Myself and my partner have sat down and both said the same. We don't know how to punish him as we can't always tell which it is. Obviously if his being his back chatty teenage self he will just lose electrical devices for the day but I don't want to punish him for something he can't help. Be kind I'm sat crying feeling like the worse mum ever Upside down

Parents
  • Couple of things...

    1. If that's you in your profile pic, sooner or later someone will tell you that publishing personal identifying information is considered a safety issue. Not me obviously, I'm just warning you that those sort of people exist.. ;c)

    2. If your kid is 7 and Autistic he probaby doesn't need too much "punishment" as life and his peer group wil be handing some of that out already.
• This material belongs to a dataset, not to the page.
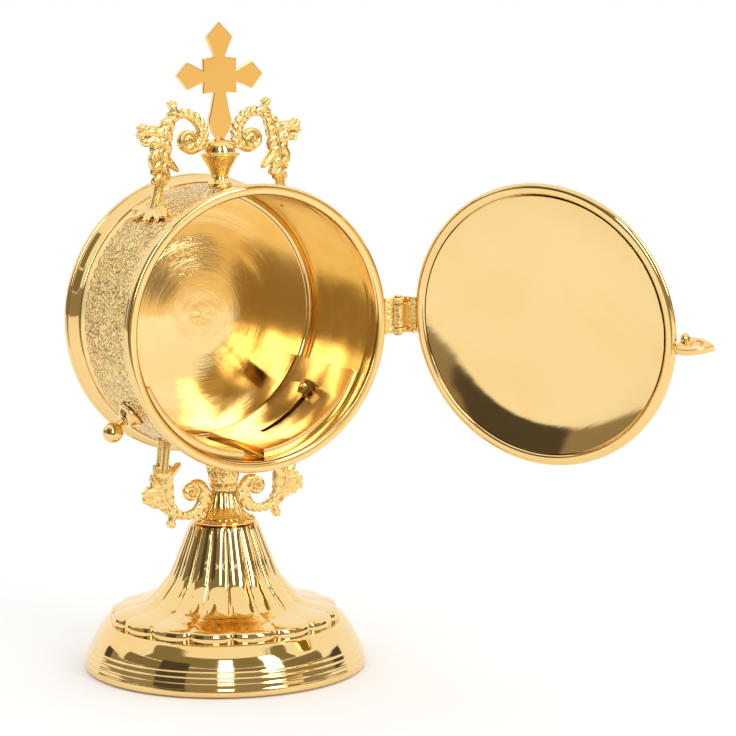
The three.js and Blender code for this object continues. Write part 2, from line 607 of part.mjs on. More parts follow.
// The dish's polished floor stands a little inside the rim and its edge laps the rim from outside
function doorDish() {
  const floor = SHUT - DOOR_WELL;
  const lap = SHUT - RIM_T;
  const edge = DOOR_WELL_R - SEAT_GAP;
  return turnedY([
    [0, floor], [edge - 0.5, floor], [edge, floor - 0.3], [edge, lap], [edge + DISH_LAP + SEAT_GAP, lap],
    [edge + DISH_LAP + SEAT_GAP, lap - 0.6], [edge + 0.6, lap - DISH_T], [0, lap - DISH_T],
  ], FINE).translate(0, 0, DRUM_Z);
}

// A pointed oval pull tab with an eye, lying square to the door
function doorTab() {
  const z = DRUM_Z - TAB_DROP;
  const y = SHUT - RIM_T / 2 - TAB_SETBACK;
  const root = -(DOOR_R + SEAT_GAP);
  const shape = new THREE.Shape();
  shape.moveTo(0, -TAB_ROOT);
  shape.quadraticCurveTo(-TAB_REACH * 0.5, -2 * TAB_HALF_W + TAB_ROOT, -TAB_REACH, 0);
  shape.quadraticCurveTo(-TAB_REACH * 0.5, 2 * TAB_HALF_W - TAB_ROOT, 0, TAB_ROOT);
  const eye = new THREE.Path();
  eye.absarc(-TAB_REACH * 0.5, 0, TAB_HOLE_R, 0, 2 * Math.PI, false);
  shape.holes.push(eye);
  const plate = new THREE.ExtrudeGeometry(shape, { depth: TAB_T, bevelEnabled: false, curveSegments: 7 })
    .translate(0, 0, -TAB_T / 2).rotateX(-TAB_TILT * RAD).translate(root, y, z);
  const lug = new THREE.SphereGeometry(LUG_R, 10, 8).scale(0.9, 1, 1.2)
    .translate(root - LUG_R, y - LUG_R, z + LUG_R);
  return shapeOf(joined([plate, lug]));
}

// Hinge: its axis leans a little forward and inward at the top

const hingeAt = new THREE.Vector3(HINGE_X, HINGE_Y, DRUM_Z + HINGE_RISE);
const hingeAxis = new THREE.Vector3(-Math.tan(HINGE_LEAN_IN * RAD), -Math.tan(HINGE_LEAN_FRONT * RAD), 1)
  .normalize();
const alongHinge = (offset) => hingeAt.clone().addScaledVector(hingeAxis, offset);

function knuckle(from, to) {
  return rodAlong(KNUCKLE_R, to - from, SMALL, alongHinge(from), hingeAxis);
}

const pinHole = () => rodAlong(PIN_R + STUD_GAP, HINGE_H + 2, SMALL, alongHinge(-HINGE_H / 2 - 1), hingeAxis);

// A flat plate from the hinge axis inwards, in hinge coordinates: x, y and the stretch along the axis
function hingePlate(inwards, yLow, yHigh, low, high) {
  const turn = new THREE.Quaternion().setFromUnitVectors(new THREE.Vector3(0, 0, 1), hingeAxis);
  return new THREE.BoxGeometry(inwards, yHigh - yLow, high - low)
    .translate(-inwards / 2, (yLow + yHigh) / 2, (low + high) / 2)
    .applyQuaternion(turn).translate(hingeAt.x, hingeAt.y, hingeAt.z);
}

const KNUCKLE_SPLIT = HINGE_MIDDLE / 2;
const HINGE_END = HINGE_H / 2;

// The drum's leaf carries the top and bottom knuckles and is brazed to the edge of the front ring
function hingeLeafDrum() {
  const reach = HINGE_X - RING_R + 1.5;
  const ends = [[KNUCKLE_SPLIT + KNUCKLE_GAP, HINGE_END], [-HINGE_END, -KNUCKLE_SPLIT - KNUCKLE_GAP]];
  const parts = ends.map(([low, high]) => knuckle(low, high));
  const half = HINGE_PLATE_T / 2;
  parts.push(...ends.map(([low, high]) => hingePlate(KNUCKLE_R + 0.6, -half, half, low, high)));
  parts.push(hingePlate(reach, -half, half, -HINGE_END, HINGE_END));
  const swing = rodAlong(KNUCKLE_R + STUD_GAP, HINGE_MIDDLE + 2 * KNUCKLE_GAP, SCREW_FACETS,
    alongHinge(-KNUCKLE_SPLIT - KNUCKLE_GAP), hingeAxis);
  return cut(joined(parts), [cylinderY(RING_R + SEAT_GAP), swing, pinHole()]);
}

// The door's leaf carries the middle knuckle and lies against the edge of the door's rim
function hingeLeafDoor() {
  const reach = HINGE_X - DOOR_R + 1.5;
  const front = -KNUCKLE_R + 0.1;
  const parts = [
    knuckle(-KNUCKLE_SPLIT, KNUCKLE_SPLIT),
    hingePlate(1.6, front - HINGE_PLATE_T, -0.4, -KNUCKLE_SPLIT, KNUCKLE_SPLIT),
    hingePlate(reach, front - HINGE_PLATE_T, front, -HINGE_END, HINGE_END),
  ];
  const stays = [[KNUCKLE_SPLIT, HINGE_END + 1], [-HINGE_END - 1, -KNUCKLE_SPLIT]].map(([low, high]) =>
    rodAlong(KNUCKLE_R + STUD_GAP, high - low, SCREW_FACETS, alongHinge(low), hingeAxis));
  return cut(joined(parts), [cylinderY(DOOR_R + SEAT_GAP), pinHole(), ...stays]);
}

function hingePin() {
  const heads = [HINGE_END + SEAT_GAP, -HINGE_END - SEAT_GAP - PIN_HEAD_H].map((from) =>
    rodAlong(PIN_HEAD_R, PIN_HEAD_H, SMALL, alongHinge(from), hingeAxis));
  const shaft = rodAlong(PIN_R, HINGE_H + 2 * SEAT_GAP + 2 * PIN_HEAD_H - 0.2, SMALL,
    alongHinge(-HINGE_END - SEAT_GAP - PIN_HEAD_H + 0.1), hingeAxis);
  return shapeOf(joined([shaft, ...heads]));
}

// Assembly

function piece(name, geometry, material, parent) {
  const mesh = new THREE.Mesh(welded(geometry), material);
  mesh.name = name;
  parent.add(mesh);
}

const luna = new THREE.Group();
const stand = new THREE.Group();
luna.add(stand);

piece('foot_base', footBase(), gold(), stand);
piece('foot_bell', footBell(), gold(), stand);
piece('foot_bead', beadRing(BELL_TOP, BEAD_R, BEAD_H), gold(), stand);
piece('neck', neck(), gold(), stand);
piece('neck_collar', beadRing(NECK_TOP, COLLAR_R, COLLAR_H), gold(), stand);
piece('drum_saddle', drumSaddle(), castGold(), stand);
piece('tie_rod', tieRod(), gold(), stand);
const plateUnderside = BELL_TOP - BELL_WALL;
piece('tie_washer', tieRing(TIE_WASHER_R, plateUnderside, TIE_WASHER_H, MIDDLE), gold(), stand);
const nutTop = plateUnderside - TIE_WASHER_H;
piece('tie_nut', tieRing(TIE_NUT_FLATS / Math.sqrt(3), nutTop, TIE_NUT_H, 6), gold(), stand);
piece('drum_band', drumBand(), castGold(), stand);
piece('front_ring', frontRing(), gold(), stand);
piece('rear_ring', rearRing(), gold(), stand);
piece('back_plate', backPlate(), mirror(), stand);
for (const side of ['left', 'right']) {
  piece(`upper_scroll_${side}`, upperScroll(side), castGold(), stand);
  piece(`lower_scroll_${side}`, lowerScroll(side), castGold(), stand);
  piece(`screw_collar_${side}`, screwCollar(side), gold(), stand);
  piece(`screw_spacer_${side}`, ringOnScrew(SPACER_R, LEAF_R + LEAF_T + SEAT_GAP,
    BAND_INNER_R - LEAF_R - LEAF_T - 2 * SEAT_GAP, SMALL, side), gold(), stand);
  piece(`screw_nut_${side}`, ringOnScrew(NUT_R, LEAF_R - SEAT_GAP - NUT_H, NUT_H, 6, side), gold(), stand);
  piece(`knob_${side}`, knob(side), gold(), stand);
  piece(`cradle_leaf_${side}`, cradleLeaf(side), mirror(), stand);
}
piece('finial_urn', finialUrn(), gold(), stand);
piece('cross', cross(), mirror(), stand);
piece('hinge_leaf_drum', hingeLeafDrum(), castGold(), stand);
piece('hinge_pin', hingePin(), gold(), stand);

// The door swings about the hinge from shut to its open place
const door = new THREE.Group();
const swing = new THREE.Group();
swing.position.copy(hingeAt);
swing.quaternion.setFromAxisAngle(hingeAxis, OPEN_ANGLE * RAD);
door.position.copy(hingeAt).negate();
swing.add(door);
stand.add(swing);
piece('hinge_leaf_door', hingeLeafDoor(), castGold(), door);
piece('door_rim', doorRim(), gold(), door);
piece('door_dish', doorDish(), mirror(), door);
piece('door_tab', doorTab(), gold(), door);

// The origin is the middle of the open piece's footprint, on the table
luna.updateMatrixWorld(true);
const reach = new THREE.Box3().setFromObject(luna, true);
stand.position.set(-(reach.min.x + reach.max.x) / 2, -(reach.min.y + reach.max.y) / 2, -reach.min.z);

export default luna;
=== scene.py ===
"""A standing gilt luna: fluted foot, open drum with a hinged door, cast scrolls, urn and cross."""
import json
import math

import bmesh
import bpy
import numpy as np
from bpy.props import FloatProperty, FloatVectorProperty, IntProperty, PointerProperty
from mathutils import Matrix, Vector


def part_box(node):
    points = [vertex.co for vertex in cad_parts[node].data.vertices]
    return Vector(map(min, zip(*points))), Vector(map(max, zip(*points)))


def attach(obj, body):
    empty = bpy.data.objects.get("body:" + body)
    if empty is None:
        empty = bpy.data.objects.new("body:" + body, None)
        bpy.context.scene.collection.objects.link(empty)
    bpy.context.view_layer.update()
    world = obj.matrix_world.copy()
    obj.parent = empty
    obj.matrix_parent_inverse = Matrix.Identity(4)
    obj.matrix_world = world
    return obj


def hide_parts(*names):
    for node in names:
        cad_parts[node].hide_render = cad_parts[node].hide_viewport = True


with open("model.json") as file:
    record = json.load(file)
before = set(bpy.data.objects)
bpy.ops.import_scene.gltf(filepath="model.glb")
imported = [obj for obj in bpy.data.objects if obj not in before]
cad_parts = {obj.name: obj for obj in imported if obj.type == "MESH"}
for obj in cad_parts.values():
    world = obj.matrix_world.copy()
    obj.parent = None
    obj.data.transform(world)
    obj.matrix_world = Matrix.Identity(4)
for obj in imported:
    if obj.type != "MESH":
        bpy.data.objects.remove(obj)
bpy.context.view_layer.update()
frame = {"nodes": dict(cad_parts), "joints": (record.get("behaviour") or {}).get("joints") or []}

bl_info = {
    "name": "Standing Luna",
    "version": (1, 0, 0),
    "blender": (4, 5, 0),
    "location": "View3D > Sidebar > Luna",
    "description": "Dresses the packed luna with turned, fluted, embossed and cast gilt pieces",
    "category": "Add Mesh",
}

MM = 0.001


def box_middle(node):
    low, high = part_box(node)
    return (low + high) / 2


def box_size(node):
    low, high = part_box(node)
    return high - low


# Every piece is drawn in millimetres round the foot's axis, and then put where the frame has that axis.
AXIS = box_middle("foot_base")
HINGE = next(joint for joint in frame["joints"] if joint["name"] == "door_hinge")
DRUM_AXIS = box_middle("front_ring").z / MM
RING_R = box_size("front_ring").x / MM / 2
DRUM_FRONT = (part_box("front_ring")[0].y - AXIS.y) / MM
DRUM_BACK = (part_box("rear_ring")[1].y - AXIS.y) / MM
BAND_R = box_size("drum_band").x / MM / 2
BAND_WALL = 1.2
BAND_INNER_R = BAND_R - BAND_WALL
BAND_FRONT = (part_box("drum_band")[0].y - AXIS.y) / MM
BAND_BACK = (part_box("drum_band")[1].y - AXIS.y) / MM
BELL_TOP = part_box("foot_bell")[1].z / MM
FOOT_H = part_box("foot_base")[1].z / MM
FOOT_R = box_size("foot_base").x / MM / 2
BELL_HEM_R = FOOT_R - 9
BEAD_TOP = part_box("foot_bead")[1].z / MM
BEAD_R = box_size("foot_bead").x / MM / 2
NECK_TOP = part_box("neck")[1].z / MM
COLLAR_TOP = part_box("neck_collar")[1].z / MM
URN_FOOT = DRUM_AXIS + BAND_R
URN_H = 16.7
ROD_HOLE_R = 2.3
PLATE_FACE = DRUM_BACK - 6.3
PLATE_T = 1.4
GAP = 0.3

SIDES = ((-1, "left"), (1, "right"))

# The clamping screws and the slotted leaves; angles are degrees round the drum from its right-hand side
SCREW_ANGLE = -39.5
SCREW_Y = -2.5
STUD_R, SCREW_HOLE_R = 1.5, 1.8
LEAF_R, LEAF_T = BAND_INNER_R - 3, 0.8
LEAF_LOW, LEAF_HIGH = -85.0, -24.0
SLOT_LOW = -69.0


# Settings that a user would change

class LunaShapes(bpy.types.PropertyGroup):
    bell_lobes: IntProperty(name="Bell Lobes", description="Flutes round the bell", default=16, min=6)
    bell_crease: FloatProperty(
        name="Bell Crease", description="Depth of the creases at the bell's hem", default=0.0019,
        unit="LENGTH")
    neck_lobes: IntProperty(name="Neck Lobes", description="Flutes round the neck", default=12, min=4)
    neck_crease: FloatProperty(
        name="Neck Crease", description="Depth of the neck's creases", default=0.00035, unit="LENGTH")
    relief: FloatProperty(
        name="Band Relief", description="Height of the embossed scrollwork", default=0.0005, unit="LENGTH")
    panels: IntProperty(
        name="Band Panels", description="Repeats of the scrollwork round the drum", default=8, min=2)
    cast_grain: FloatProperty(
        name="Cast Grain", description="Voxel size of the cast scrolls", default=0.00027, unit="LENGTH")


class LunaGold(bpy.types.PropertyGroup):
    polished: FloatVectorProperty(
        name="Polished Gold", description="Spun and turned pieces", subtype="COLOR",
        default=(0.9, 0.645, 0.28))
    cast: FloatVectorProperty(
        name="Cast Gold", description="Embossed and cast pieces", subtype="COLOR", default=(0.95, 0.71, 0.3))
    mirror: FloatVectorProperty(
        name="Mirror Gold", description="Flat polished sheet", subtype="COLOR", default=(0.9, 0.65, 0.29))
    # The shade colour is painted shade in the cast hollows, the pits and the band's creases. It also colours
    # the scribed circle on the back plate.
    shade: FloatVectorProperty(
        name="Painted Shade Gold", description="Painted shade in hollows and creases, also the scribed circle", subtype="COLOR",
        default=(0.42, 0.19, 0.035))
    polish: FloatProperty(
        name="Polish Roughness", description="Roughness of the polished pieces", default=0.055, min=0, max=1,
        subtype="FACTOR")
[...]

I never had a space in my life that I didn't create for myself where no one was seeking to punish me for being me, and it did give me a rather unhelpful attitude in life, until I started to get over it, a process I'm still involved in, that early life trauma really sticks don't it?  
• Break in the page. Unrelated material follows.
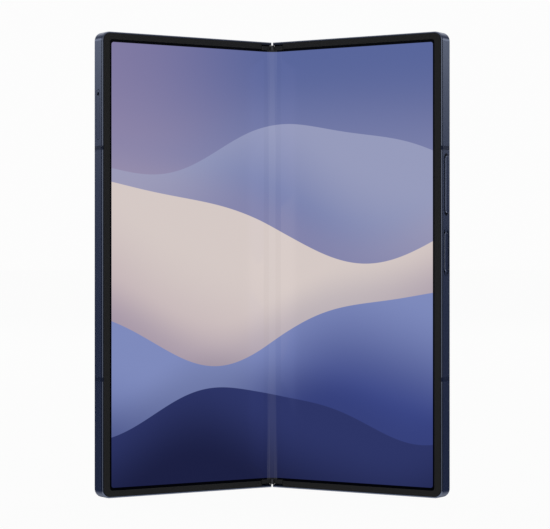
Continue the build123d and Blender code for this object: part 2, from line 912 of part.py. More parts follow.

    5 -15 "Timeouts" in order to cool down, like my gran used to impse on me, are of course useful, if used sparingly and I early on established a 2 way no violence rule in my house with my (ADD) kid. (Like I had to with her mother at the beginnning of the relationship) 

    I instinctively knew that threats would not work with my kid, (they didn't often work on me) and making threats that you do not or cannot deliver on will get you in a BIG HOLE really fast, I watched loads of my peers make that blunder.
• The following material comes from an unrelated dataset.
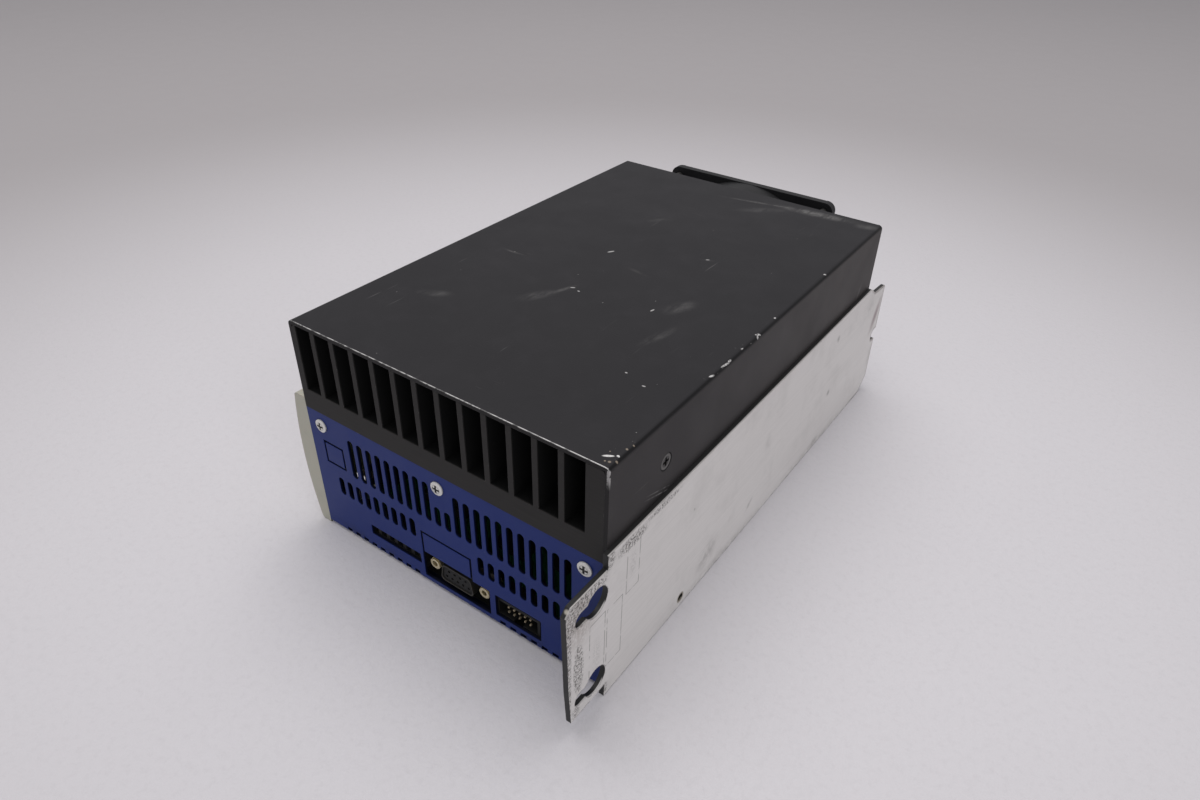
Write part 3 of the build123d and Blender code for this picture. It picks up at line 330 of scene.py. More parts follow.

    EVERYONE told me "you are her parent and not her friend", advice which I ignored, thankfully.

    People told me that her conduct was poor, when she was at the age your kid is , and she didn't "treat adults correctly". I ignored that too, quite successfully.

    MY child has out performed the children of my critics in pretty much every case, in terms of adjustment to the adult world, and making it adjust to her, where neccesary, so I guess we did something right. I did an awful lot of exlaing WHY "you shouldn't do that".

    I hope some of that is useful or useable. I experienced bad parenting but learned form it and delivered good parenting, based on respect, and where neccessesary providing an explanation of the power dynamics to my child rather than just "because I say so". I DID use silly humour a lot to defuse some situations, particularly "wilful refusal to do something neccesary" if the negotiating was not going to work. 

    I felt that if I have to "punish" her then I'd kinda lost already. 

    Good early post BTW, and welcome to the forum!

    She backed me into a corner once about what punishment would I inflict on her later, so I told her that I didn't know right now, but it would be almost as bad as in the land far away where they make bad children into sausages.. In my best theatrical "I'm bullsh77ing you" voice, so as she wasn't traumatised. From that point on, most minor conflcit situations could be fairly quickly resolved with a bit of banter (that sounded very distrubing to other adults) but which worked very well for us, adn if it DIDN't work, then I knew there was a real problem and she wasn't just "being naughy". 

    Oh, and I never lied to her, ever (except on one occasion, when she caught me doing something genuinely inexplicable to her at that time). "Lies to children" does make the parents lives easier, admitedly, but then the kid has to unravel the false information later, and when they do YOUR credibilty is toast.    

Reply
  • Couple of things...

    1. If that's you in your profile pic, sooner or later someone will tell you that publishing personal identifying information is considered a safety issue. Not me obviously, I'm just warning you that those sort of people exist.. ;c)

    2. If your kid is 7 and Autistic he probaby doesn't need too much "punishment" as life and his peer group wil be handing some of that out already. I never had a space in my life that I didn't create for myself where no one was seeking to punish me for being me, and it did give me a rather unhelpful attitude in life, until I started to get over it, a process I'm still involved in, that early life trauma really sticks don't it?  

    5 -15 "Timeouts" in order to cool down, like my gran used to impse on me, are of course useful, if used sparingly and I early on established a 2 way no violence rule in my house with my (ADD) kid. (Like I had to with her mother at the beginnning of the relationship) 

    I instinctively knew that threats would not work with my kid, (they didn't often work on me) and making threats that you do not or cannot deliver on will get you in a BIG HOLE really fast, I watched loads of my peers make that blunder.

    EVERYONE told me "you are her parent and not her friend", advice which I ignored, thankfully.

    People told me that her conduct was poor, when she was at the age your kid is , and she didn't "treat adults correctly". I ignored that too, quite successfully.

    MY child has out performed the children of my critics in pretty much every case, in terms of adjustment to the adult world, and making it adjust to her, where neccesary, so I guess we did something right. I did an awful lot of exlaing WHY "you shouldn't do that".

    I hope some of that is useful or useable. I experienced bad parenting but learned form it and delivered good parenting, based on respect, and where neccessesary providing an explanation of the power dynamics to my child rather than just "because I say so". I DID use silly humour a lot to defuse some situations, particularly "wilful refusal to do something neccesary" if the negotiating was not going to work. 

    I felt that if I have to "punish" her then I'd kinda lost already. 

    Good early post BTW, and welcome to the forum!

    She backed me into a corner once about what punishment would I inflict on her later, so I told her that I didn't know right now, but it would be almost as bad as in the land far away where they make bad children into sausages.. In my best theatrical "I'm bullsh77ing you" voice, so as she wasn't traumatised. From that point on, most minor conflcit situations could be fairly quickly resolved with a bit of banter (that sounded very distrubing to other adults) but which worked very well for us, adn if it DIDN't work, then I knew there was a real problem and she wasn't just "being naughy". 

    Oh, and I never lied to her, ever (except on one occasion, when she caught me doing something genuinely inexplicable to her at that time). "Lies to children" does make the parents lives easier, admitedly, but then the kid has to unravel the false information later, and when they do YOUR credibilty is toast.